Não se completou uma semana do término do julgamento do habeas corpus do sr. Lula da Silva e já surgem vozes aventando a possibilidade de o Supremo Tribunal Federal (STF) reverter a orientação sobre a prisão após condenação em segunda instância. Certamente o boato atende aos interesses de alguns poderosos, que anseiam a todo custo por uma brecha jurídica que lhes assegure distância da cadeia. A ideia, no entanto, não passa de disparate, que achincalha o órgão máximo do Poder Judiciário, ao tratá-lo como a mais volúvel das cortes. O STF não é, não poder ser, uma biruta jurídica, sem rumo certo, refém dos gritos de cada momento.
A decisão do STF de quarta-feira passada foi muito clara. Depois de um longo julgamento, no qual foram amplamente debatidos variados pontos de vista, o plenário da Corte denegou o habeas corpus ao líder petista por entender que não havia nenhum tipo de ilegalidade ou abuso na possibilidade de prisão do sr. Lula da Silva em razão de condenação, em segunda instância, dos crimes de corrupção passiva e lavagem de dinheiro. Após a decisão do STF, o Tribunal Regional Federal (TRF) da 4.ª Região autorizou o juiz Sérgio Moro a determinar a prisão do ex-presidente.
Confirmou-se, assim, a plena vigência do princípio da igualdade de todos perante a lei. Se outros réus podem ser presos após a condenação em segunda instância, não cabe dar um tratamento diferente ao ex-presidente petista. Seria, portanto, uma tremenda desmoralização se o STF, depois de tantas horas de sessão para dizer que a lei também vale para o sr. Lula da Silva, dissesse agora ao País que o plenário do Supremo se equivocou na semana passada e que a lei que deve valer é outra.
Não se vislumbra nenhuma circunstância que justifique uma mudança de jurisprudência pelo Supremo. A única novidade é que, agora, o sr. Lula da Silva está preso. Ou seja, se o Supremo se dispusesse a alterar sua jurisprudência sobre a prisão em segunda instância, o motivo seria evidente: livrar o líder petista.
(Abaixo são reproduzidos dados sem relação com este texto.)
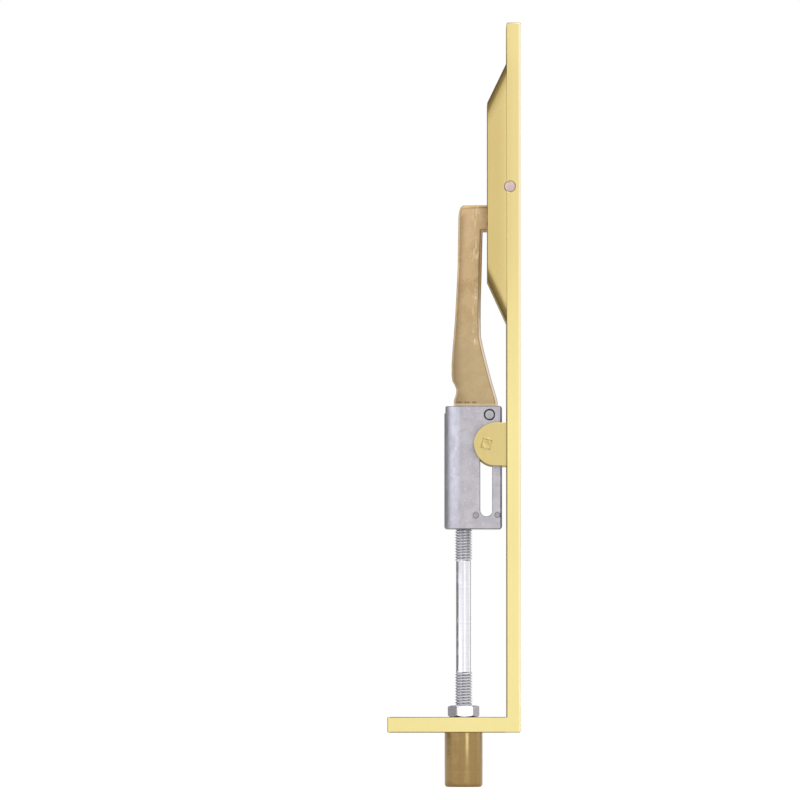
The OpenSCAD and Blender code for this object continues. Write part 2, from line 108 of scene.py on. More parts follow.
def arc(centre: Point, radius: float, start: float, end: float, steps: int) -> list[Point]:
    """Returns points along an arc.

    Args:
        centre: Its centre.
        radius: Its radius.
        start: The angle of its first point in degrees.
        end: The angle of its last point.
        steps: How many steps there are between the two.

    Returns:
        The points, one more than the steps.
    """
    return [around(centre, radius, start + (end - start) * i / steps) for i in range(steps + 1)]


def circle(centre: Point, radius: float, steps: int) -> list[Point]:
    """Returns points round a circle, with no point twice."""
    return arc(centre, radius, 0.0, 360.0, steps)[:-1]


class Value:
    """The output of a node, which takes part in sums as a number does."""

    def __init__(self, wiring: "Wiring", socket: bpy.types.NodeSocket) -> None:
        """Keeps the output's socket and the wiring of its tree."""
        self.wiring, self.socket = wiring, socket

    def __mul__(self, other: object) -> "Value":
        """Returns the product."""
        return self.wiring.math("MULTIPLY", self, other)

    def __add__(self, other: object) -> "Value":
        """Returns the sum."""
        return self.wiring.math("ADD", self, other)

    def __sub__(self, other: object) -> "Value":
        """Returns the difference."""
        return self.wiring.math("SUBTRACT", self, other)

    def __rsub__(self, other: object) -> "Value":
        """Returns the difference, taken from a number."""
        return self.wiring.math("SUBTRACT", other, self)

    def __abs__(self) -> "Value":
        """Returns the size without its sign."""
        return self.wiring.math("ABSOLUTE", self)

    def clamped(self) -> "Value":
        """Keeps the result of this sum from 0 to 1."""
        self.socket.node.use_clamp = True
        return self

    __rmul__, __radd__ = __mul__, __add__


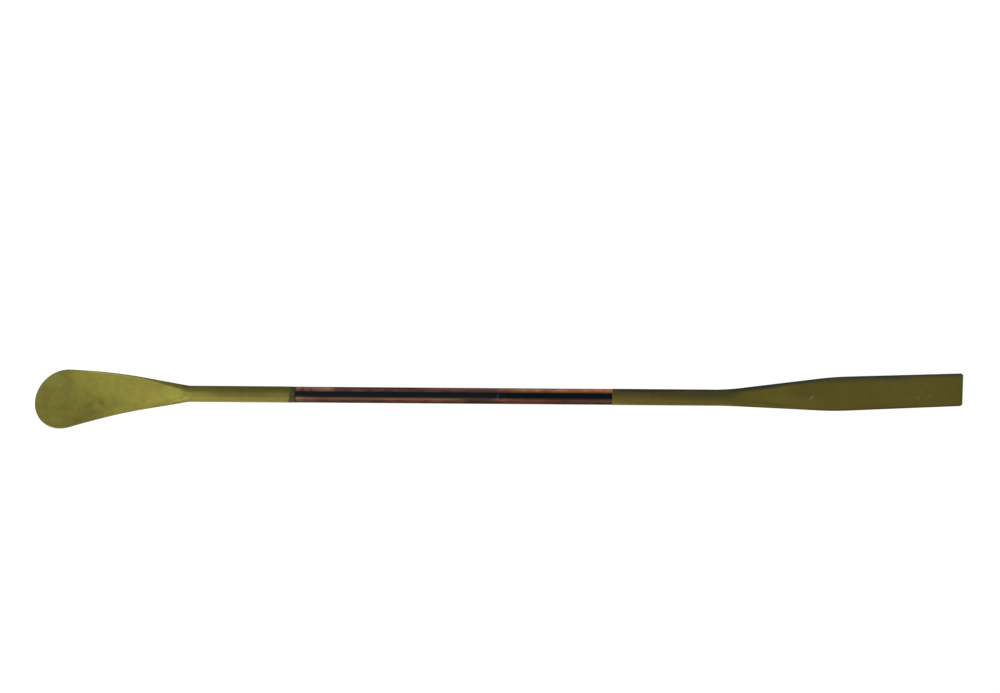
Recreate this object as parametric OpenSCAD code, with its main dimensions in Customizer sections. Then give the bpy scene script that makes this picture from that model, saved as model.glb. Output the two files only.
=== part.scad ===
// Double-ended laboratory spatula, forged in one piece from a round steel rod.
// The spoon is at -X and the flat blade at +X, with +Z up. The rod, the undersides of
// both necks and the flat blade lie on z = 0, and the box of the whole part is centred
// on X and Y. Both ends carry a thin baked coating that stops short of the bare grip.

/* [Stem] */
// Diameter of the bare rod
rod_d = 3.6; // [2.5:0.1:5]
// Thickness of the coating on the two ends
coat_t = 0.04; // [0.03:0.01:0.1]
// Length of the bare polished grip
grip_l = 71.5; // [40:0.5:110]
// Length of coated round stem between the grip and the spoon's neck
spoon_stem_l = 23.5; // [5:0.5:60]
// Length of coated round stem between the grip and the flat blade's neck
flat_stem_l = 23; // [5:0.5:60]

/* [Spoon end] */
// Length of the spoon end, from the root of its neck to its tip
spoon_l = 35.5; // [28:0.5:60]
// Width of the spoon's round head
spoon_w = 13.25; // [9:0.1:18]
// Thickness of the spoon's head
spoon_t = 0.7; // [0.5:0.05:1.2]
// Length over which the rod's side curves into the neck's taper
spoon_root_l = 1.5; // [0.5:0.5:8]
// Length at the tip end over which the spoon curves sideways
spoon_bend_l = 24.5; // [12:0.5:26]
// How far the tip is carried sideways, towards -Y
spoon_bend = 2.3; // [0:0.1:4]

/* [Bowl] */
// Distance from the tip to the place from which the bowl's sides are fully curled up
bowl_l = 8; // [5:0.5:14]
// Length before that place over which the sides come to curl up
curl_l = 10; // [5:0.5:15]
// How far the bowl's middle lies beside the spoon's middle line, towards +Y
bowl_aside = 1.5; // [-2:0.1:2]
// How far the sides curl up, at half the head's width from the bowl's middle
side_rise = 0.4; // [0:0.05:2]
// Distance along the rod's line from the tip to the bend from which the tip turns up
tip_l = 12.5; // [6:0.5:18]
// Length over which that bend is rounded
tip_round = 5; // [1:0.5:10]
// Rise of the turned-up tip over its run
tip_slope = 0.145; // [0:0.005:0.4]
// Angle by which the bend lies askew, which turns the tip up more on its -Y side
tip_turn = 40; // [0:5:60]

/* [Flat end] */
// Length of the flat end, from the root of its neck to its cut end
flat_l = 56.5; // [40:0.5:90]
// Length of its taper, from the root of the neck to the full width
flat_taper_l = 30; // [12:0.5:36]
// Length at each end of the taper over which its sides curve
flat_curve_l = 6; // [1:0.5:6]
// Width of the flat blade where the taper ends
flat_w = 7.75; // [6:0.05:12]
// Width of the flat blade at its cut end
flat_end_w = 7.4; // [6:0.05:12]
// Thickness of the flat blade where the taper ends
flat_t = 1.1; // [0.8:0.05:1.6]
// Thickness of the flat blade at its cut end
flat_end_t = 0.9; // [0.6:0.05:1.6]
// Angle by which the flat blade leans from the rod's line, towards +Y
flat_lean = 2.35; // [0:0.05:5]
// Angle by which its end is cut out of square
cut_angle = 1.4; // [0:0.1:5]
// Radius of the corners of the cut end
corner_r = 0.6; // [0.3:0.05:1]
// Height of the flat ground on the cut end, between its rounded arrises
end_land = 0.4; // [0.2:0.05:0.5]

/* [Hammered sides] */
// Share of half the thickness by which the sides bulge where the metal is flat
side_bulge = 0.35; // [0.2:0.05:1]
// Extra width over height, beside a round's, at which the metal counts as flat
flat_ratio = 4; // [0.5:0.5:10]

/* [Hidden] */
$fn = 96;

// Facets of a section: steps round each edge and across each face
edge_n = 8;
face_n = 14;
ring_n = 2 * (edge_n + face_n);
// Steps along the spoon's neck and head, the flat end's taper and blade, and its rounded end
neck_n = 34;
head_n = 24;
taper_n = 22;
blade_n = 5;
end_n = 6;
// Last ring of the head, as an angle round it, just short of the tip
last_turn = 86;
// How far the bare rod runs on inside each coated end
rod_in = 2;

stem_r = rod_d / 2 + coat_t;
total_l = spoon_l + spoon_stem_l + grip_l + flat_stem_l + flat_l;
grip_x = spoon_l + spoon_stem_l - total_l / 2;
spoon_root_x = grip_x - spoon_stem_l;
flat_root_x = grip_x + grip_l + flat_stem_l;

// ---- rules of change along the length

// 0 to 1 with a gentle start and end
function ease(t) = let (c = max(0, min(1, t))) c * c * (3 - 2 * c);

// Distance run, for something that takes a length l to come up to its full rate
function soft_start(a, l) = a <= 0 ? 0 : a < l ? a * a / (2 * l) : a - l / 2;

// 0 to 1 along a straight ramp, curved over the share r at each end
function soft_ramp(t, r) =
    let (c = max(0, min(1, t)))
    (c < r ? c * c / (2 * r) : c < 1 - r ? c - r / 2 : 1 - r - pow(1 - c, 2) / (2 * r)) / (1 - r);

// Thickness of the hammered metal where it has spread to the half width hw. It thins as it
// spreads, from the round stem down to the thickness full_t at the half width full_hw.
function spread_t(hw, full_hw, full_t) =
    let (gain = (2 * stem_r - full_t) / (1 / stem_r - 1 / full_hw))
    full_t + gain * (1 / hw - 1 / full_hw);

// ---- sections

// Angle round the edge, and place across the face from 1 to -1, of point i of a flat section
function edge_angle(i) =
    i <= edge_n ? 180 * i / edge_n - 90
    : i <= edge_n + face_n ? 90
    : i <= ring_n - face_n ? 180 * (i - face_n) / edge_n - 90
    : 270;
function across(i) =
    i <= edge_n ? 1
    : i <= edge_n + face_n ? 1 - 2 * (i - edge_n) / face_n
    : i <= ring_n - face_n ? -1
    : 2 * (i - ring_n + face_n) / face_n - 1;

// A section in the plane of Y and Z, about its own middle. hw is its half width, face_hw that
// of its flat faces and e half its thickness. It goes from the round of the rod to two flat
// faces with rounded edges as the faces grow.
function section(hw, face_hw, e) =
    let (flatness = ease(2 * face_hw / hw))
    [for (i = [0 : ring_n - 1])
        let (
            round_angle = 360 * (i - edge_n / 2) / ring_n,
            angle = round_angle + flatness * (edge_angle(i) - round_angle)
        )
        [face_hw * across(i) + (hw - face_hw) * cos(angle), e * sin(angle)]
    ];

// The sides bulge by the rod's own round at first, and less as the metal is hammered flat
function hammered_section(hw, e) =
    let (flatness = ease((hw / e - 1) / flat_ratio))
    section(hw, hw - e * (1 - (1 - side_bulge) * flatness), e);

// ---- spoon end, with the distance a from the root of its neck

head_r = spoon_w / 2;
head_a = spoon_l - head_r;
head_e = spoon_t / 2;
// The neck's side is the line from the root that touches the head's circle
neck_run = head_a - spoon_root_l / 2;
neck_angle = asin(head_r / norm([neck_run, stem_r])) - atan(stem_r / neck_run);
touch_a = head_a - head_r * sin(neck_angle);

function neck_hw(a) = stem_r + tan(neck_angle) * soft_start(a, spoon_root_l);

// Sideways place of the spoon's middle line
function spoon_y(a) =
    let (t = max(0, 1 - (spoon_l - a) / spoon_bend_l))
    -spoon_bend * t * t * (3 - t) / 2;

// Height of the sheet's underside. The neck and the bowl's middle lie level with the rod's
// underside. The sides curl up on both sides of the bowl's middle, and past a rounded bend
// across the head the tip turns up.
function sheet_z(a, y) =
    let (
        aside = y - spoon_y(a) - bowl_aside,
        past_bend = (a - spoon_l + tip_l) * cos(tip_turn) - y * sin(tip_turn)
    )
    side_rise * ease(1 + (a - spoon_l + bowl_l) / curl_l) * pow(aside / head_r, 2)
    + tip_slope * soft_start(past_bend + tip_round / 2, tip_round);

// One ring of the spoon, with its section's middle at the height mid_z over the underside
function spoon_ring(a, points, mid_z) =
    [for (s = points)
        let (y = spoon_y(a) + s[0])
        [a, y, mid_z + s[1] + sheet_z(a, y)]
    ];

function spoon_neck_ring(a) =
    let (hw = neck_hw(a), e = spread_t(hw, head_r * cos(neck_angle), spoon_t) / 2)
    spoon_ring(a, hammered_section(hw, e), e);

// Round the head the flat faces stop short of the rim by its bulge
function head_ring(turn) =
    let (
        bulge = side_bulge * head_e,
        out = head_r * sin(turn),
        hw = head_r * cos(turn),
        face_hw = sqrt(max(0, pow(head_r - bulge, 2) - out * out)),
        e = head_e * sqrt(1 - pow(max(0, 1 - (head_r - out) / bulge), 2))
    )
    spoon_ring(head_a + out, section(hw, face_hw, e), head_e);

spoon_rings = [
    spoon_ring(-spoon_stem_l, section(stem_r, 0, stem_r), stem_r),
    for (i = [0 : neck_n - 1]) spoon_neck_ring(touch_a * i / neck_n),
    for (i = [0 : head_n]) head_ring(-neck_angle + (last_turn + neck_angle) * i / head_n)
];

// ---- flat end, with the distance a from the root of its neck

arris_r = (flat_end_t - end_land) / 2;
blade_a = flat_l - corner_r;

// How far along its taper and along its parallel stretch the blade is, from 0 to 1
function taper_at(a) = soft_ramp(a / flat_taper_l, flat_curve_l / flat_taper_l);
function past_taper(a) = max(0, a - flat_taper_l) / (flat_l - flat_taper_l);

function flat_y(a) = tan(flat_lean) * soft_start(a, flat_curve_l);

// Loss of size at the distance d from an end that is rounded with the radius r
function rounded_off(d, r) = d < r ? r - sqrt(r * r - pow(r - d, 2)) : 0;

function flat_ring(a) =
    let (
        spread_hw = stem_r + (flat_w / 2 - stem_r) * taper_at(a),
        mid_z = spread_t(spread_hw, flat_w / 2, flat_t) / 2
            + (flat_end_t - flat_t) / 2 * past_taper(a),
        hw = spread_hw + (flat_end_w - flat_w) / 2 * past_taper(a)
            - rounded_off(flat_l - a, corner_r),
        e = mid_z - rounded_off(flat_l - a, arris_r),
        lean = tan(cut_angle) * past_taper(a)
    )
    [for (s = hammered_section(hw, e))
        [a + lean * s[0], flat_y(a) + s[0], mid_z + s[1]]
    ];

flat_rings = [
    [for (s = section(stem_r, 0, stem_r)) [-flat_stem_l, s[0], stem_r + s[1]]],
    for (i = [0 : taper_n]) flat_ring(flat_taper_l * i / taper_n),
    for (i = [1 : blade_n - 1]) flat_ring(flat_taper_l + (blade_a - flat_taper_l) * i / blade_n),
    for (i = [0 : end_n]) flat_ring(blade_a + corner_r * sin(90 * i / end_n))
];

// The part's middle line across, from the widest points of both ends
all_y = [for (rings = [spoon_rings, flat_rings], ring = rings, p = ring) p[1]];
mid_y = (min(all_y) + max(all_y)) / 2;

// ---- solids

// A closed skin over rings of points, the first and last of which are its end faces. An end
// face starts at the outermost point of its edge, off the line of either flat face.
module loft(rings) {
    last = len(rings) - 1;
    end_face = [for (j = [0 : ring_n - 1]) (j + edge_n / 2) % ring_n];
    polyhedron(
        points = [for (ring = rings) each ring],
        faces = [
            end_face,
            for (i = [0 : last - 1], j = [0 : ring_n - 1])
                let (k = (j + 1) % ring_n, here = i * ring_n, next = here + ring_n)
                each [[here + j, next + j, here + k], [next + j, next + k, here + k]],
            [for (j = [ring_n - 1 : -1 : 0]) last * ring_n + end_face[j]]
        ]
    );
}

module bare_rod() {
    translate([grip_x - rod_in, 0, stem_r])
        rotate([0, 90, 0])
            cylinder(d = rod_d, h = grip_l + 2 * rod_in);
}

module spoon_end() {
    translate([spoon_root_x, 0, 0])
        mirror([1, 0, 0])
            loft(spoon_rings);
}

module flat_end() {
    translate([flat_root_x, 0, 0])
        loft(flat_rings);
}

module spatula() {
    translate([0, -mid_y, 0])
        union() {
            color("peru") bare_rod();
            color("darkolivegreen") spoon_end();
            color("darkolivegreen") flat_end();
        }
}

spatula();
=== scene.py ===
from math import asin, atan, cos, hypot, pi, radians, sin, sqrt, tan

import bmesh
import bpy
from mathutils import Euler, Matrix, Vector, noise


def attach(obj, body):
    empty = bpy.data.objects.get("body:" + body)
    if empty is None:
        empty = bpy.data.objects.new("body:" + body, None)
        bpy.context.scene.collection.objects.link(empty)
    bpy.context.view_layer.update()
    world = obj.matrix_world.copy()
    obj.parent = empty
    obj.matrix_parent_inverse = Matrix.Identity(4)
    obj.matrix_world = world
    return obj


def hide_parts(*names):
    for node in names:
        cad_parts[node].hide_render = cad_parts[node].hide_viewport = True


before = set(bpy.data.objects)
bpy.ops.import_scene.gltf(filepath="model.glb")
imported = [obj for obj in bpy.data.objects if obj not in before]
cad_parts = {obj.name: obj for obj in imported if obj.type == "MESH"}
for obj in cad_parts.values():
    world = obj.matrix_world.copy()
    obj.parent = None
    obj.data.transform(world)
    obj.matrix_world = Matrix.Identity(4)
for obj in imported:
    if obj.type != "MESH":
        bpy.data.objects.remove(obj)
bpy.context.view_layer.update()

# Double-ended lab spatula: a coated spoon end, a bare heat-tinted grip and a coated flat
# end. It lies along X, with the spoon at -X, and +Y is its far side. Sizes are in
# millimetres and repeat the solid's own, and meshes are in metres.
MM = 0.001

# ---- sizes of the solid

# Rod and coat, and where the bare grip and the two round stems beside it lie
ROD_R, COAT_T = 1.8, 0.04
STEM_R = ROD_R + COAT_T
GRIP_X, GRIP_L = -46.0, 71.5
SPOON_STEM_L, FLAT_STEM_L = 23.5, 23.0
SPOON_ROOT_X = GRIP_X - SPOON_STEM_L
FLAT_ROOT_X = GRIP_X + GRIP_L + FLAT_STEM_L
STEM_Y = 1.0974  # the stem's middle line beside the middle of the whole box

# Spoon end: its length and thickness, the soft start of its neck, and its round head
SPOON_L, SPOON_T, SPOON_ROOT_L = 35.5, 0.7, 1.5
HEAD_R = 13.25 / 2
SPOON_BEND_L, SPOON_BEND = 24.5, 2.3  # the last stretch, over which it bends aside, and how far
BOWL_L, CURL_L = 8.0, 10.0  # where the sides are curled up fully, and the stretch before it
BOWL_ASIDE, SIDE_RISE = 1.5, 0.4
TIP_L, TIP_ROUND = 12.5, 5.0  # the tip that turns up, and the round bend that it starts with
TIP_SLOPE, TIP_TURN = 0.145, radians(40)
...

Seria um casuísmo a apequenar o STF. Uma vez que o plenário confirmou que a lei também se aplica ao sr. Lula da Silva, tenta-se, então, mudar a lei. Ora, tais táticas não condizem com o Estado Democrático de Direito.
Não obstante a completa ausência de razões objetivas para uma mudança jurisprudencial, há ainda quem tente buscar a brecha que tanto anima os criminosos no voto da ministra Rosa Weber, durante o julgamento do habeas corpus do sr. Lula da Silva. Eis o sinuoso raciocínio: como a ministra ressalvou que sua posição pessoal não condiz com a orientação da Suprema Corte a respeito da possibilidade do início do cumprimento da pena após a condenação em segunda instância, basta que tal orientação seja levada à pauta do plenário para que, na atual composição do STF, outra maioria se forme, possibilitando uma mudança de jurisprudência. Por consequência, o ex-presidente petista e tantos outros condenados em segunda instância poderiam se livrar da cadeia, ao menos por um tempo.
Desvencilhar-se de mais essa perniciosa manobra – que expõe o STF ao ridículo, como se a jurisprudência da Corte tivesse a perenidade de uma jogada de dados – não exige fazer futurologia, tentando descobrir como cada ministro votaria em eventual julgamento sobre a matéria. A ministra Rosa Weber foi enfática na defesa da atual orientação do Supremo sobre a prisão em segunda instância. “A simples mudança de composição não constitui fator suficiente para mudar jurisprudência”, disse a ministra. E, frente às provocações do ministro Marco Aurélio de que, fosse outro o tema em pauta, ela votaria de forma diferente, Rosa Weber foi firme. “Eu estabeleci as premissas teóricas. (...) Quem me acompanha nesses 42 anos de magistratura não poderia ter a menor dúvida com relação ao meu voto, porque eu tenho critérios e procuro manter a coerência das minhas decisões”, afirmou a ministra.
Não há dúvida de que a coerência do Supremo impõe a necessidade de respeito à sua jurisprudência. Almejar que, a cada semana, a cada mês ou a cada semestre, o plenário volte a debater o mesmo assunto, numa tentativa desesperada de atender ao interesse de pessoas bem determinadas, é uma afronta ao STF e ao País, que precisa de sua corte constitucional voltada para as reais prioridades nacionais.